Как-то беременная Ира затащила меня и мою одноклассницу Кирочку Мяэ к себе домой. Нам с Мяушкой было по двадцать. Соседка вспоминала свои двадцать лет. В общем, разговор шел про любовь. Как романтично она влюблялась в нашем возрасте. На чистом мате.

Нам с подругой, получившим рафинированное воспитание в научном городке на свежем воздухе, стоило больших усилий рассмеяться только  тогда, когда  вернулись домой. Любовь и мат в одном флаконе! Она так нежно и мелодично пела нам про любовь, что мы с Мяушкой, не поняв практически ни одного слова, обе сошлись во мнении, что в этом есть шарм, что Ирку это ничуть не портит и она виртуоз в своем роде. 0

А Коля был немногословен. Если Вы помните, у нас слышимость была уникальная.
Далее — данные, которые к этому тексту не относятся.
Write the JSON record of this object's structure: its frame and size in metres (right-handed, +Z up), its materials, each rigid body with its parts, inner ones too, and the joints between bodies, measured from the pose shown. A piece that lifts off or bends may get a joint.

Так вот, интеллигентный Коля из всех нецензурных слов знал только одно слово «сука». В домашних скандалах за стеной были слышны  неразборчивые длинные  энергичные тирады Ирочки и, когда она выдыхалась,  в ответ резюмирующее  разборчивое «сука»  безразличным  рефреном, через равные промежутки времени.
Песня «Не береди мне рану» именно тогда  появилась. А как вы думаете должен давать отпор жене творческий человек, у которого в арсенале только одно ругательное слово? Только песней, если он композитор!

Потом они обменяли Ирочкину квартиру на трёхкомнатную в соседнем доме   и исчезли из поля зрения.

Вот, и «поговорили об искусстве», дико извиняюсь!